Set task =
Please repeat, exactly and with nothing added, the lines running from the line that contains "Continue the build123d" to the line that contains "LOW_DOWN_EDGE, LOW_DOWN_STRENGTH = (0.12, 0.60), (0.0, 0.80)", both lines included.

Entries provided =
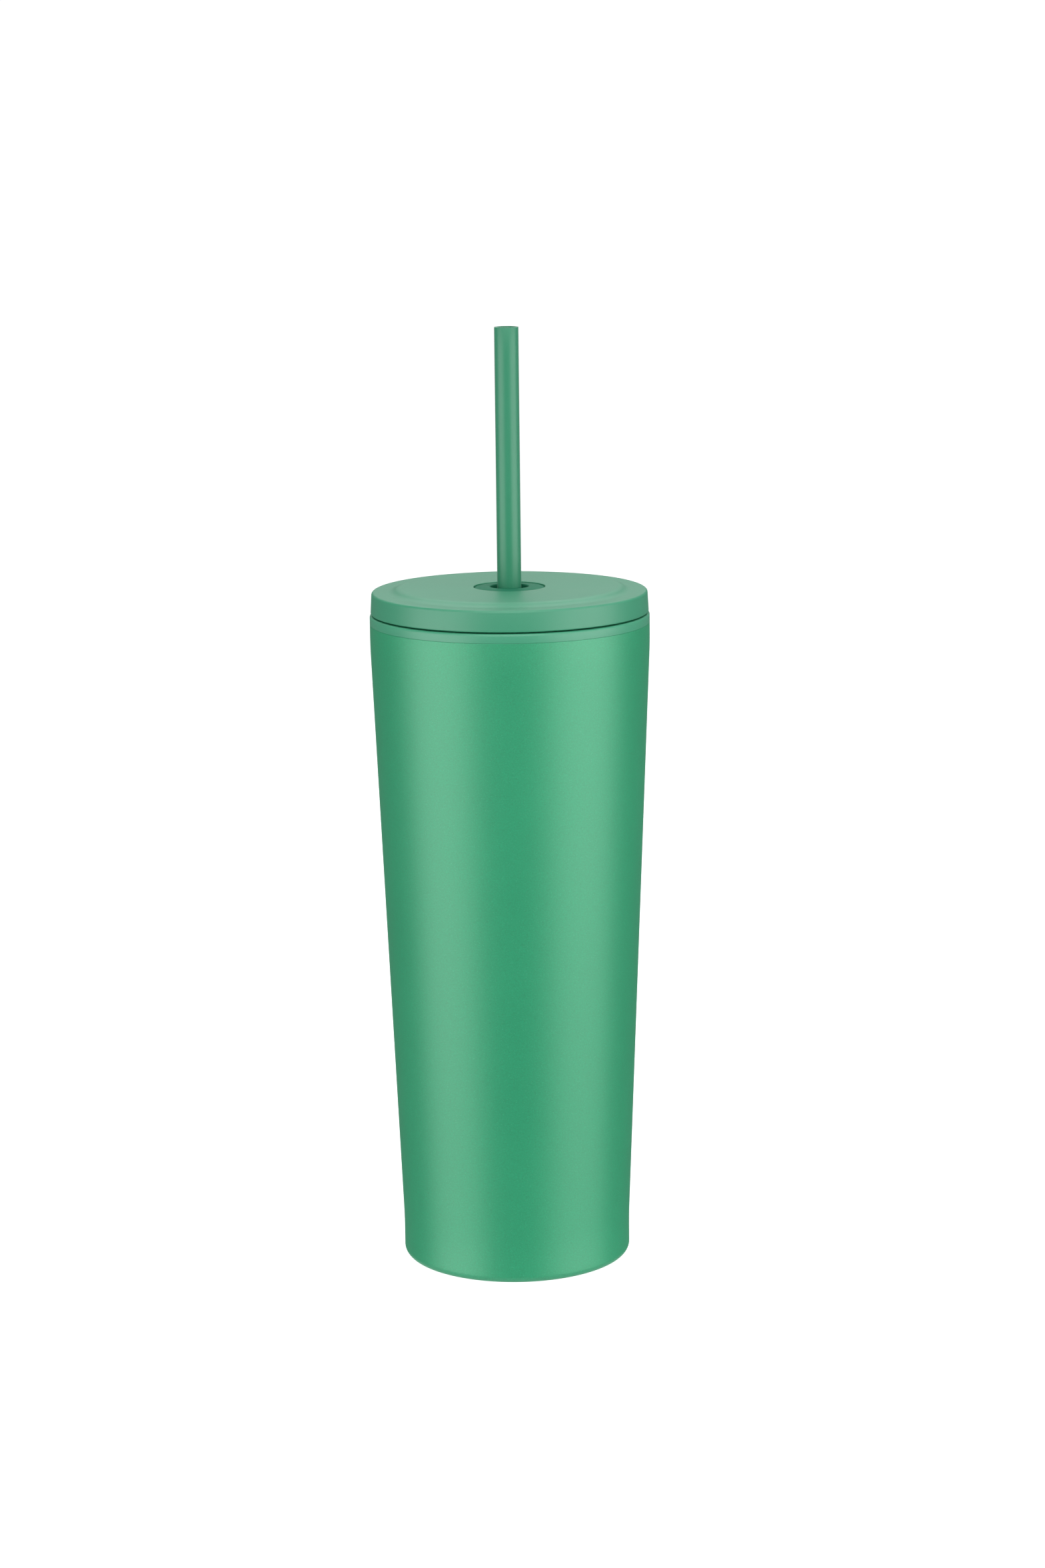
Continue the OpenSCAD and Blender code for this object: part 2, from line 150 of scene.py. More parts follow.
...
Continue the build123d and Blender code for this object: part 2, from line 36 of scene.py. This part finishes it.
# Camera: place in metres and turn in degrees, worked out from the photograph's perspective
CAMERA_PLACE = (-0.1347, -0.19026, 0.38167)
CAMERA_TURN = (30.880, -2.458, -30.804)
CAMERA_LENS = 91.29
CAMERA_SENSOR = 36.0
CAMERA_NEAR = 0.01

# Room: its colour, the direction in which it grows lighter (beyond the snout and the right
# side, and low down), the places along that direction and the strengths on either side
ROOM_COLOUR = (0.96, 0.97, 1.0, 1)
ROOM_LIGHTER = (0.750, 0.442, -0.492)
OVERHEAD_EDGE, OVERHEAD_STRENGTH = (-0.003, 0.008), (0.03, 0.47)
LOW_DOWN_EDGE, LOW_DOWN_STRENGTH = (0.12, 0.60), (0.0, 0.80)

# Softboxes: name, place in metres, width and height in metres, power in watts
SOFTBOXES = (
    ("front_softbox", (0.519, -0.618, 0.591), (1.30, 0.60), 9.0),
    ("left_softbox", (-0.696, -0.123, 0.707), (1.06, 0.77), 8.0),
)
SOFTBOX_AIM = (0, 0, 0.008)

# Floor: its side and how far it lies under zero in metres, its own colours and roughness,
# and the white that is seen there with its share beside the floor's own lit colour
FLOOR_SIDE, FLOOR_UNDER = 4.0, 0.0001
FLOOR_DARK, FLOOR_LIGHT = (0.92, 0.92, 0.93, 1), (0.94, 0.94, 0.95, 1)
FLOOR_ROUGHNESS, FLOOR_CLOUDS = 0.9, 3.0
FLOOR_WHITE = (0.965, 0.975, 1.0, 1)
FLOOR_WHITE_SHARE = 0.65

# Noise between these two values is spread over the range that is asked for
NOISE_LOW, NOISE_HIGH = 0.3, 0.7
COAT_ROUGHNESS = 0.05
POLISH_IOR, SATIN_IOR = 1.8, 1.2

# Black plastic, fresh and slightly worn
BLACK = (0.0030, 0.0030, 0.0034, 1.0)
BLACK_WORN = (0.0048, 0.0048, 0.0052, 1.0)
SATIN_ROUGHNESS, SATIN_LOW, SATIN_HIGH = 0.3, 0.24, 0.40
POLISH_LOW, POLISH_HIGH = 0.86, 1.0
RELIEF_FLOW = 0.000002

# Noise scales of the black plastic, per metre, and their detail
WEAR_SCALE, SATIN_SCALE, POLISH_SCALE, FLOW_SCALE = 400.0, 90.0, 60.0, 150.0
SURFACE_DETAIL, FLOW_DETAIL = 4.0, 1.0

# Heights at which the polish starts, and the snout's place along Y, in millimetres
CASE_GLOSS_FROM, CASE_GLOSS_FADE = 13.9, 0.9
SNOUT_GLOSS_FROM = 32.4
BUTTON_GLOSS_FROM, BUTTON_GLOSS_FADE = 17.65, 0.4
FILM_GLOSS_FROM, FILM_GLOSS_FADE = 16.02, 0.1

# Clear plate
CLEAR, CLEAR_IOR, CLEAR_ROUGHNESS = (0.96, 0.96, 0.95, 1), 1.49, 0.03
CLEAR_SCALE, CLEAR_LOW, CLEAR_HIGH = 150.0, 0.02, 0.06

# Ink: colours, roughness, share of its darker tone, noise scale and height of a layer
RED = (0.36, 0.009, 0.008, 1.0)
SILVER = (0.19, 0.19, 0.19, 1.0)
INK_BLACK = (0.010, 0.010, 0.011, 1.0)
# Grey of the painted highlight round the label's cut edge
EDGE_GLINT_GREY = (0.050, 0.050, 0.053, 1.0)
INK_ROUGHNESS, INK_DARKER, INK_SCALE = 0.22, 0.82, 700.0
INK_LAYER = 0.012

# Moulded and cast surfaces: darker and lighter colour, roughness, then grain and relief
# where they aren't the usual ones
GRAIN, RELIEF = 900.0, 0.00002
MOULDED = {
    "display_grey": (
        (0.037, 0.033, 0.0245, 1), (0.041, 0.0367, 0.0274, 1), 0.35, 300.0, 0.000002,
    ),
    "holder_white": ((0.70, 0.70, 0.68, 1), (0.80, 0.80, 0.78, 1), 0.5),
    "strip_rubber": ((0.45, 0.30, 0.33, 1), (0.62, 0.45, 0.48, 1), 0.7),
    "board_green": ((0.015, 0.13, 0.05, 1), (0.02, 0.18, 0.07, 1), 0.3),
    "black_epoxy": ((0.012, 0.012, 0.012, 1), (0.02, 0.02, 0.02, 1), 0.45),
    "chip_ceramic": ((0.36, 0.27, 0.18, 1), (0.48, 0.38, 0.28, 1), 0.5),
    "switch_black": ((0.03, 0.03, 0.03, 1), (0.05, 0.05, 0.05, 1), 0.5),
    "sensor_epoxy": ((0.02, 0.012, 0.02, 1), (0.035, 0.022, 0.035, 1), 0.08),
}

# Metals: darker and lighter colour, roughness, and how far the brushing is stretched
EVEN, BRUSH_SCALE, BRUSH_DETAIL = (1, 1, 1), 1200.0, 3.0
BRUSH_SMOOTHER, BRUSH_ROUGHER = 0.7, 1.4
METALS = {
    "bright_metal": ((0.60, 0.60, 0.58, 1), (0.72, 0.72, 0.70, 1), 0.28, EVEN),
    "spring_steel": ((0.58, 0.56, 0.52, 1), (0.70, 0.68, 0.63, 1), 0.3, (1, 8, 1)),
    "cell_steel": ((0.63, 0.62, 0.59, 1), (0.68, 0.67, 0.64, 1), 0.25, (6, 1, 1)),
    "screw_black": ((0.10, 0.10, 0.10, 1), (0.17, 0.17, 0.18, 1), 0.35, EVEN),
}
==
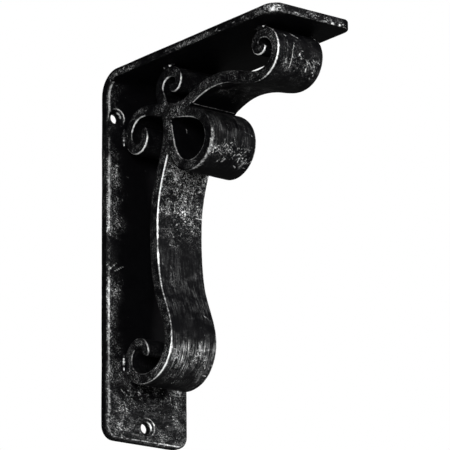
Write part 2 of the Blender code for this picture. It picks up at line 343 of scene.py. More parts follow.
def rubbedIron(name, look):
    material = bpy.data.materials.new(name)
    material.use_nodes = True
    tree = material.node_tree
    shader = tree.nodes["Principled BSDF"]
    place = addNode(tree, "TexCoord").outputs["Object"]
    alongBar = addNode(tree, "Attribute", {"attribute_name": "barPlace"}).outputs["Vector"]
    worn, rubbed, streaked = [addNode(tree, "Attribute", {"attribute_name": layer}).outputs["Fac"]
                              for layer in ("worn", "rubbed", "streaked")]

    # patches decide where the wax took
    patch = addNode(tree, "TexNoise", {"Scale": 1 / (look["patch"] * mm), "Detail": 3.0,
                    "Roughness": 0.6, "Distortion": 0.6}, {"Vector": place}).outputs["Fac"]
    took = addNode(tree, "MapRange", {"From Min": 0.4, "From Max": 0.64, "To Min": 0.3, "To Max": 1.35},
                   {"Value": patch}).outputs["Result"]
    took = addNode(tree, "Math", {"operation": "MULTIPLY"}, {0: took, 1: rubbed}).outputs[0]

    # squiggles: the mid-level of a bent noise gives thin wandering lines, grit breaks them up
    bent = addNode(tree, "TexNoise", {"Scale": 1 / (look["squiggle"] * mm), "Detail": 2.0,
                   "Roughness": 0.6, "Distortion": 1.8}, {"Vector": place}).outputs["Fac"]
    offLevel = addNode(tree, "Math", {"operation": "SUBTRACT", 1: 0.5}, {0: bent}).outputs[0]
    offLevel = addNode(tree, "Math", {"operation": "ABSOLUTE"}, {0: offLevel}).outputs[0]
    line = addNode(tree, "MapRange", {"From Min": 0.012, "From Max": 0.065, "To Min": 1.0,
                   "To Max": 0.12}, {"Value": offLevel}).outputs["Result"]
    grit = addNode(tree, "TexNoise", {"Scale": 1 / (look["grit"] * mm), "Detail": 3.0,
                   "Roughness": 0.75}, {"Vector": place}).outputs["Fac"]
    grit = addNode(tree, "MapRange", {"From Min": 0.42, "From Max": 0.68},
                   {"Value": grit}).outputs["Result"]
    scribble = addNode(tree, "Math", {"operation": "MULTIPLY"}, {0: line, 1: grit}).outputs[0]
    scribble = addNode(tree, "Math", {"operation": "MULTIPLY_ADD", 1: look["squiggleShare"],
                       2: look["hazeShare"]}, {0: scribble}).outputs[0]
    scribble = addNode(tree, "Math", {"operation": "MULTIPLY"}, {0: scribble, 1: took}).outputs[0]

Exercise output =
Continue the build123d and Blender code for this object: part 2, from line 36 of scene.py. This part finishes it.
# Camera: place in metres and turn in degrees, worked out from the photograph's perspective
CAMERA_PLACE = (-0.1347, -0.19026, 0.38167)
CAMERA_TURN = (30.880, -2.458, -30.804)
CAMERA_LENS = 91.29
CAMERA_SENSOR = 36.0
CAMERA_NEAR = 0.01

# Room: its colour, the direction in which it grows lighter (beyond the snout and the right
# side, and low down), the places along that direction and the strengths on either side
ROOM_COLOUR = (0.96, 0.97, 1.0, 1)
ROOM_LIGHTER = (0.750, 0.442, -0.492)
OVERHEAD_EDGE, OVERHEAD_STRENGTH = (-0.003, 0.008), (0.03, 0.47)
LOW_DOWN_EDGE, LOW_DOWN_STRENGTH = (0.12, 0.60), (0.0, 0.80)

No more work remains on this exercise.